_Aim of the exercise_: Type every record exactly as it appears.
##### Supplied material
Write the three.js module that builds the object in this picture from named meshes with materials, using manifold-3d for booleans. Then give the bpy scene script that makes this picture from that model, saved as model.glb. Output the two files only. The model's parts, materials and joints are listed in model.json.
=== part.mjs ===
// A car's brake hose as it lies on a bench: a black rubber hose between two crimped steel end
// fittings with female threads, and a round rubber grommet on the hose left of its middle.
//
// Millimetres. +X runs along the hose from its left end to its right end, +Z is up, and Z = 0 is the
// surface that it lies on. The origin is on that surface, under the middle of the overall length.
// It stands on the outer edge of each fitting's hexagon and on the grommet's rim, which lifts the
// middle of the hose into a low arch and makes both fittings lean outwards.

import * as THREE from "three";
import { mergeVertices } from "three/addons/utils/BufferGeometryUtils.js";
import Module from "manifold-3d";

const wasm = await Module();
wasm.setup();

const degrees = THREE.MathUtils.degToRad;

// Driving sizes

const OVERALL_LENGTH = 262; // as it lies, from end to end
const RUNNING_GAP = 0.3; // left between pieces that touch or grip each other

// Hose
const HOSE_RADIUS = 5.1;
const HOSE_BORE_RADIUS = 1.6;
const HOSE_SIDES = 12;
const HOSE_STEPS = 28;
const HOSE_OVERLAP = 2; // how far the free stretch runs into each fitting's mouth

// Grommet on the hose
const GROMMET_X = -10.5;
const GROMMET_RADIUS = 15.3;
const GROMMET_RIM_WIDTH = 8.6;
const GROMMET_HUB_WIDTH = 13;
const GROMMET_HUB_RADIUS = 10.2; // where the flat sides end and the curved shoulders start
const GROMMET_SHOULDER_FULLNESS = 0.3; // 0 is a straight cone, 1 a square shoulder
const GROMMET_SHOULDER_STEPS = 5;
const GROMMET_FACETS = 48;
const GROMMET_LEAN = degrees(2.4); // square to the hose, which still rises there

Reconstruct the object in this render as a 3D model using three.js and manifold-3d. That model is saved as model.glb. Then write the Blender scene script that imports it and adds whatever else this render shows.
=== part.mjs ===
##########
_Written solution_:
Write the three.js module that builds the object in this picture from named meshes with materials, using manifold-3d for booleans. Then give the bpy scene script that makes this picture from that model, saved as model.glb. Output the two files only. The model's parts, materials and joints are listed in model.json.
=== part.mjs ===
// A car's brake hose as it lies on a bench: a black rubber hose between two crimped steel end
// fittings with female threads, and a round rubber grommet on the hose left of its middle.
//
// Millimetres. +X runs along the hose from its left end to its right end, +Z is up, and Z = 0 is the
// surface that it lies on. The origin is on that surface, under the middle of the overall length.
// It stands on the outer edge of each fitting's hexagon and on the grommet's rim, which lifts the
// middle of the hose into a low arch and makes both fittings lean outwards.

import * as THREE from "three";
import { mergeVertices } from "three/addons/utils/BufferGeometryUtils.js";
import Module from "manifold-3d";

const wasm = await Module();
wasm.setup();

const degrees = THREE.MathUtils.degToRad;

// Driving sizes

const OVERALL_LENGTH = 262; // as it lies, from end to end
const RUNNING_GAP = 0.3; // left between pieces that touch or grip each other

// Hose
const HOSE_RADIUS = 5.1;
const HOSE_BORE_RADIUS = 1.6;
const HOSE_SIDES = 12;
const HOSE_STEPS = 28;
const HOSE_OVERLAP = 2; // how far the free stretch runs into each fitting's mouth

// Grommet on the hose
const GROMMET_X = -10.5;
const GROMMET_RADIUS = 15.3;
const GROMMET_RIM_WIDTH = 8.6;
const GROMMET_HUB_WIDTH = 13;
const GROMMET_HUB_RADIUS = 10.2; // where the flat sides end and the curved shoulders start
const GROMMET_SHOULDER_FULLNESS = 0.3; // 0 is a straight cone, 1 a square shoulder
const GROMMET_SHOULDER_STEPS = 5;
const GROMMET_FACETS = 48;
const GROMMET_LEAN = degrees(2.4); // square to the hose, which still rises there

Reconstruct the object in this render as a 3D model using three.js and manifold-3d. That model is saved as model.glb. Then write the Blender scene script that imports it and adds whatever else this render shows.
=== part.mjs ===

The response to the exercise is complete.